Operation Ruthless, an attempt to gain access to German Enigma codebooks, inspired Fleming’s 1961 novel.

The author was said to have admired the skill of the Italian commando and frogman unit nicknamed XaMAS, that operated from 1941-43. They were attacking British shipping in Malta using frogmen mounted on two-man submarines from a partly submerged Italian shipwreck.

© Steve Meddle/Shutterstock
Ian Fleming’s Thunderball

Simmons said: “In Thunderball you have the Disco Volante, the ship run by Fleming’s fictional Spectre (Special Executive for Counter-intelligence, Terrorism, Revenge and Extortion) which has an underwater chamber.
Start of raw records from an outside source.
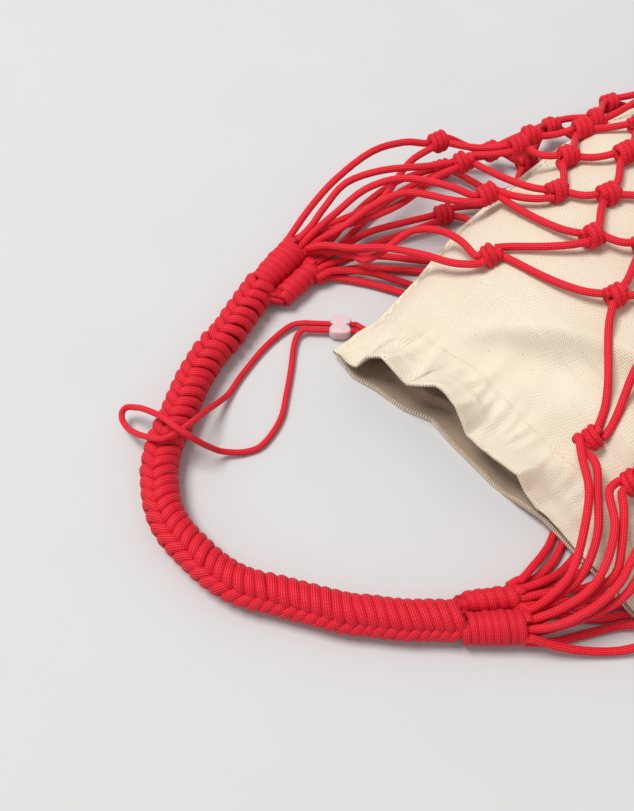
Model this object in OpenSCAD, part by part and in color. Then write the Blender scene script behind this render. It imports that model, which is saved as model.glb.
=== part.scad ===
// Knotted cord net bag with a gathered canvas pouch inside it.
// The bag lies on its side: +X runs from the mouth to the bottom, +Y to the side where the
// pouch is drawn shut, +Z up. The origin is on the flat underside of the pouch's mouth.

/* [Pouch] */
// Width of the pouch between its side seams
pouch_w = 264; // [232:2:300]
// Distance from the origin to the pouch's bottom seam
pouch_reach = 292; // [262:2:330]
// Height of the filled pouch above its side seams
pouch_crown = 36; // [28:1:44]
// Thickness of the canvas
canvas_t = 1.2; // [0.8:0.1:1.6]
// Thickness of the casing strips
casing_t = 0.8; // [0.5:0.1:1.1]
// Width of the stitched seam flange
seam_flange = 4.5; // [3.5:0.25:6]
// Diameter of the sewing thread
thread_d = 0.9; // [0.6:0.1:1.2]
// Distance between two stitches
stitch_pitch = 12; // [9:1:16]

/* [Drawstring] */
// Diameter of the drawstring
drawstring_d = 3.2; // [2.6:0.1:3.6]
// Distance between the two strands in the cord lock
strand_gap = 4.2; // [3.9:0.1:4.8]
// Length of the cord lock along the drawstring
lock_l = 12; // [9:0.5:13]
// Width of the cord lock across the two strands
lock_w = 12.6; // [11.8:0.2:14]
// Height of the cord lock
lock_h = 7; // [6:0.25:8]
// Depth of the pinched waist on each end of the lock
lock_waist = 1.2; // [0.6:0.1:1.8]
// Running clearance of a strand in the lock
lock_clearance = 0.1; // [0.05:0.01:0.1]
// How far the lock slides along the drawstring
lock_travel = 10; // [6:1:12]

/* [Net] */
// Diameter of the net cord
cord_d = 4; // [3:0.1:4.4]
// Distance along the cloth between two knots of a row
column_pitch = 37; // [33:0.5:40]
// Diameter of a net knot
knot_d = 12; // [10:0.2:13]
// Length of a net knot along the bag
knot_l = 10; // [8.5:0.25:12]
// Diameter of a closing knot of four cords
closing_knot_d = 14; // [12:0.5:16]
// How far from a knot's middle its cords start
cord_start = 3.8; // [3.4:0.1:4.6]

/* [Handle] */
// Outside diameter of the knotted handle
handle_d = 18.6; // [17:0.2:20]
// Diameter of the bundle of filler cords in the handle
core_d = 8.6; // [7:0.2:9.4]
// Number of half knots along the handle
half_knots = 52; // [48:2:64]
// Depth of the groove between two half knots
sinnet_groove = 1.4; // [0.6:0.1:1.8]
// Diameter of the cords squeezed together inside a wrap
bundle_d = 8.4; // [7:0.2:8.6]
// Play between a wrap or the sinnet and the cords inside it
wrap_play = 0.05; // [0.02:0.01:0.1]

/* [Hidden] */
fit_gap = 0.3;              // soft pieces lie this far apart
cord_sides = 8;             // facets round a cord
handle_sides = 10;          // facets round the handle
half_w = pouch_w / 2;
net_lift = knot_d + 0.4;    // the pouch lies on the knots under it
mouth_s = -20;              // station of the hem along the bag
draw_s = -3;                // station of the drawstring along the bag

row_names = ["a", "b", "c", "d", "e", "f", "g", "h", "i", "j", "k"];
last_row = 9;               // the closing row follows it
layers = ["upper", "lower"];
ends = ["left_front", "left_back", "right_front", "right_back"];

red = "#d8182f";
dark_red = "#b01024";
cream = "#efe6d2";

// ---------------------------------------------------------------- small helpers

function mix(a, b, t) = a + (b - a) * t;
function clamp01(t) = max(0, min(1, t));
function smooth(lo, hi, x) = let (t = clamp01((x - lo) / (hi - lo))) t * t * (3 - 2 * t);
function unit(v) = v / norm(v);
function across(t) = unit(cross(t, [0, 0, 1]));
function last(list) = list[len(list) - 1];
function flipped(faces) = [for (f = faces) [for (i = [len(f) - 1 : -1 : 0]) f[i]]];
function halves(quads) = [for (q = quads) each [[q[0], q[1], q[2]], [q[0], q[2], q[3]]]];

// A smooth curve through every control point.
function curve_point(p, i, t) =
    let (n = len(p), a = p[max(i - 1, 0)], b = p[i], c = p[i + 1], d = p[min(i + 2, n - 1)])
    0.5 * (2 * b + (c - a) * t + (2 * a - 5 * b + 4 * c - d) * t * t
           + (3 * b - a - 3 * c + d) * t * t * t);
function curve(p, steps) =
    [for (i = [0 : len(p) - 2], k = [0 : steps - 1]) curve_point(p, i, k / steps), last(p)];
function tangent(path, i) = unit(path[min(i + 1, len(path) - 1)] - path[max(i - 1, 0)]);
// The distance along a path to each of its points.
function distances(path) =
    [for (i = 0, d = 0; i < len(path);
          d = d + (i < len(path) - 1 ? norm(path[i + 1] - path[i]) : 0), i = i + 1) d];
function at_distance(path, along, d) =
    let (i = max([for (k = [0 : len(path) - 2]) along[k] <= d ? k : 0]),
         t = clamp01((d - along[i]) / (along[i + 1] - along[i])))
    mix(path[i], path[i + 1], t);
// The same path with points at even distances.
function evenly(path, count) =
    let (along = distances(path))
    [for (k = [0 : count]) at_distance(path, along, last(along) * k / count)];

// The rings of a tube that follows a path, with one radius for each ring.
function rings(path, radii, sides) =
    [for (i = [0 : len(path) - 1])
        let (t = tangent(path, i), s = across(t), u = cross(s, t))
        for (k = [0 : sides - 1])
            path[i] + radii[i] * (s * cos(360 * k / sides) + u * sin(360 * k / sides))];
function skin(count, sides, from) =
    [for (i = [0 : count - 2], k = [0 : sides - 1])
        let (a = from + i * sides + k, b = from + i * sides + (k + 1) % sides)
        [a, b, b + sides, a + sides]];

// A cord or a bundle that follows a path.
module tube(path, d, sides = cord_sides) {
    n = len(path);
    cap = [for (k = [0 : sides - 1]) k];
    polyhedron(
        rings(path, [for (p = path) d / 2], sides),
        concat(halves(skin(n, sides, 0)), flipped([cap]), [[for (k = cap) k + (n - 1) * sides]]));
}

// The same with a round hole along it.
module sleeve(path, radii, hole_path, hole_d, sides) {
    n = len(path);
    m = len(hole_path);
    inner = n * sides;
    function next(k) = (k + 1) % sides;
    start = [for (k = [0 : sides - 1]) [k, inner + k, inner + next(k), next(k)]];
    end_o = (n - 1) * sides;
    end_i = inner + (m - 1) * sides;
    end = [for (k = [0 : sides - 1]) [end_o + next(k), end_i + next(k), end_i + k, end_o + k]];
    polyhedron(
        concat(rings(path, radii, sides),
               rings(hole_path, [for (p = hole_path) hole_d / 2], sides)),
        halves(concat(skin(n, sides, 0), flipped(skin(m, sides, inner)), start, end)));
}

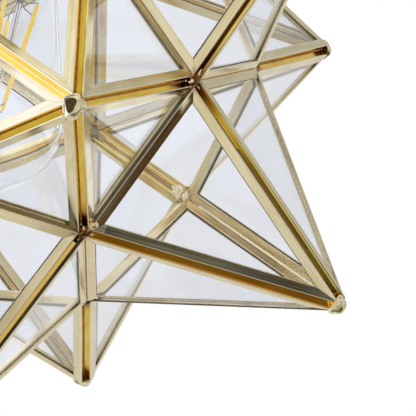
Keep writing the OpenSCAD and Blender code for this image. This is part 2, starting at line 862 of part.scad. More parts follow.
module bulb_filaments() {
    color("gold") at_star()
        for (f = FILAMENTS)
            rotate([0, 0, f[0]]) translate([filament_out, 0, spider_z - f[1]])
                rotate([0, 180 + filament_lean, 0]) cylinder(r = filament_r, h = filament_len);
}

// Support wire from a filament's end in to the rod
module support_wire(out, z, rise) {
    reach = out - rod_r - 0.4;
    translate([out, 0, z]) rotate([0, -atan2(reach, rise), 0]) cylinder(r = lead_r, h = norm([reach, rise]));
}

module bulb_wires() {
    color("gray") at_star()
        for (f = FILAMENTS) rotate([0, 0, f[0]]) {
            top = spider_z - f[1];
            support_wire(filament_out, top + lead_r + 0.05, f[1] + 1);
            support_wire(filament_in, top - filament_drop - lead_r - 0.1, -1.2);
        }
}

canopy();
crossbar();
canopy_studs();
canopy_nuts();
ground_screw();
ground_wire();
wire_connectors();
live_wire();
neutral_wire();
threaded_tube();
lock_nuts();
stem_collar();
stem_sleeve();
top_cap();
frame_top();
point_frame(upper(0));  // frame_upper_1
point_frame(upper(1));  // frame_upper_2
point_frame(upper(2));  // frame_upper_3
point_frame(upper(3));  // frame_upper_4
point_frame(upper(4));  // frame_upper_5
point_frame(lower(0));  // frame_lower_1
point_frame(lower(1));  // frame_lower_2
point_frame(lower(2));  // frame_lower_3
point_frame(lower(3));  // frame_lower_4
point_frame(BOTTOM);  // frame_bottom
point_frame(lower(4), door_gap);  // door_frame
glass_top();
point_glass(upper(0));  // glass_upper_1
point_glass(upper(1));  // glass_upper_2
point_glass(upper(2));  // glass_upper_3
point_glass(upper(3));  // glass_upper_4
point_glass(upper(4));  // glass_upper_5
point_glass(lower(0));  // glass_lower_1
point_glass(lower(1));  // glass_lower_2
point_glass(lower(2));  // glass_lower_3
point_glass(lower(3));  // glass_lower_4
point_glass(BOTTOM);  // glass_bottom
point_glass(lower(4), door_gap);  // door_glass
tip_solder();
valley_solder();
door_tip_solder();
hinge_fixed_leaf();
hinge_door_leaf();
hinge_pin();
catch_holder();
catch_magnet();
catch_plate();
socket_cup();
socket_ceramic();
socket_shell();
socket_contact();
socket_screws();
bulb_glass();
bulb_screw();
bulb_insulator();
bulb_contact();
bulb_mount();
bulb_filaments();
bulb_wires();
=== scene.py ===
"""Star semi-flush ceiling light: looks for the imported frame.

Twelve glass points round a filament bulb. Every pane sits in its own folded brass channel, and the channels
are soldered at the tips and where three points meet. Lengths are metres; MM turns millimetres into metres.
"""
import itertools
import math
import random

import bmesh
import bpy
from mathutils import Matrix, Vector, noise


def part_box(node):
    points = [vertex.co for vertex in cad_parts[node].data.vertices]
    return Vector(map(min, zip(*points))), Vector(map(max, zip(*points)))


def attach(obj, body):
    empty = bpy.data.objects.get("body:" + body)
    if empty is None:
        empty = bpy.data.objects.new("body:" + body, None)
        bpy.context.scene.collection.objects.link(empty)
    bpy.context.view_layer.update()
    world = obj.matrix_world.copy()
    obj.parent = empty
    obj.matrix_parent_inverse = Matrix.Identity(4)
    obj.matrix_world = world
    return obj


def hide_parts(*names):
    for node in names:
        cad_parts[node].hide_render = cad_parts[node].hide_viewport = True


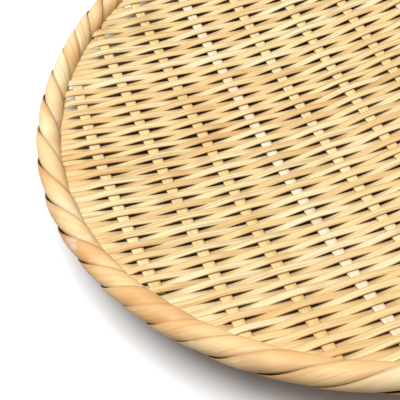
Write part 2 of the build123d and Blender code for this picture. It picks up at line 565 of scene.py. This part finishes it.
def pale_floor():
    """White to background rays, save on the disc of painted shade under the tray, and a dark matt
    floor colour to all other rays.
    """
    material = bpy.data.materials.new("studio_floor")
    material.use_nodes = True
    nodes, links = material.node_tree.nodes, material.node_tree.links
    shader = nodes["Principled BSDF"]
    shader.inputs["Roughness"].default_value = 0.9
    place = nodes.new("ShaderNodeTexCoord")
    away = nodes.new("ShaderNodeVectorMath")
    away.operation = "DISTANCE"
    away.inputs[1].default_value = SHADE_MIDDLE
    links.new(place.outputs["Object"], away.inputs[0])
    open_floor = nodes.new("ShaderNodeMapRange")
    open_floor.inputs["From Min"].default_value = SHADE_RADIUS
    open_floor.inputs["From Max"].default_value = SHADE_RADIUS + SHADE_FADE
    links.new(away.outputs["Value"], open_floor.inputs["Value"])
    white = nodes.new("ShaderNodeMath")
    white.operation = "MULTIPLY"
    links.new(background_rays(nodes, links), white.inputs[0])
    links.new(open_floor.outputs["Result"], white.inputs[1])
    paper_and_painted_shade = nodes.new("ShaderNodeMix")
    paper_and_painted_shade.data_type = "RGBA"
    # the dark colour: the floor's own matt colour to all other rays, and painted shade on the disc
    # under the tray to background rays
    paper_and_painted_shade.inputs["A"].default_value = (0.17, 0.12, 0.08, 1.0)
    paper_and_painted_shade.inputs["B"].default_value = (0.95, 0.95, 0.95, 1.0)
    links.new(white.outputs[0], paper_and_painted_shade.inputs["Factor"])
    links.new(paper_and_painted_shade.outputs["Result"], shader.inputs["Base Color"])
    return material


floor_mesh = bmesh.new()
bmesh.ops.create_grid(floor_mesh, x_segments=1, y_segments=1, size=FLOOR_SIZE / 2)
mesh = bpy.data.meshes.new("studio_floor")
floor_mesh.to_mesh(mesh)
floor_mesh.free()
floor = bpy.data.objects.new("studio_floor", mesh)
bpy.context.scene.collection.objects.link(floor)
floor.data.materials.append(pale_floor())

world = bpy.data.worlds.new("studio")
bpy.context.scene.world = world
world.use_nodes = True
world_nodes, world_links = world.node_tree.nodes, world.node_tree.links
sky = world_nodes["Background"]
sky.inputs["Color"].default_value = (1.0, 1.0, 1.0, 1.0)
strength = world_nodes.new("ShaderNodeMath")
strength.operation = "MULTIPLY_ADD"
strength.inputs[1].default_value = 1.0 - SKY_STRENGTH
strength.inputs[2].default_value = SKY_STRENGTH
world_links.new(background_rays(world_nodes, world_links), strength.inputs[0])
world_links.new(strength.outputs[0], sky.inputs["Strength"])


def soft_lamp(name, place, size, power):
    """A square soft box that looks at the middle of the tray."""
    data = bpy.data.lights.new(name, "AREA")
    data.shape = "SQUARE"
    data.size = size
    data.energy = power
    lamp = bpy.data.objects.new(name, data)
    lamp.location = place
    aim = Vector((0.0, 0.0, 0.02)) - Vector(place)
    lamp.rotation_euler = aim.to_track_quat("-Z", "Y").to_euler()
    bpy.context.scene.collection.objects.link(lamp)


soft_lamp("soft_box_overhead", (-0.30, -0.05, 1.6), 1.1, 28.8)
soft_lamp("soft_box_back", (-0.5, 1.2, 1.1), 0.6, 4.0)

camera_data = bpy.data.cameras.new("camera")
camera_data.sensor_width = 36.0
camera_data.lens = 36.0 * LENS_WIDTHS
camera_data.clip_start = 0.01
camera = bpy.data.objects.new("camera", camera_data)
facing = Matrix((VIEW_RIGHT, VIEW_UP, -VIEW_AHEAD)).transposed().to_4x4()
camera.matrix_world = Matrix.Translation(VIEW_PLACE) @ facing
bpy.context.scene.collection.objects.link(camera)
bpy.context.scene.camera = camera
bpy.context.scene.view_settings.view_transform = "Standard"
It is used by the villains to retrieve warheads from a British bomber they stole and crashed into the sea off of one of the West Indian islands so they could hold the world to ransom.”

From Russia With Love

Fleming, who is credited with the launch of 30 Commando, the specialist unit that went into enemy territory to lay hands on intelligence material such as the codebooks and the Enigma code machines, came up with one of his best storylines for From Russia With Love, according to his biographer.

Simmons said: “Bond (Sean Connery) is lured to Istanbul by consulate cipher clerk Tatiana with the promise of a Spektor machine (Lektor in the film). The fictional cypher machine looks like a typewriter and is almost exactly the same as the Enigma machine, which Fleming would have come across during the war.”

The movie also contains the famous scene in which Q, played for the first time by Desmond Llewelyn, gives Bond his trademark attache case containing secret weapons. The writer said that, like his protagonist, Fleming also used to carry a Commando knife made by Wilkinson’s and engraved with his name and rank on the blade.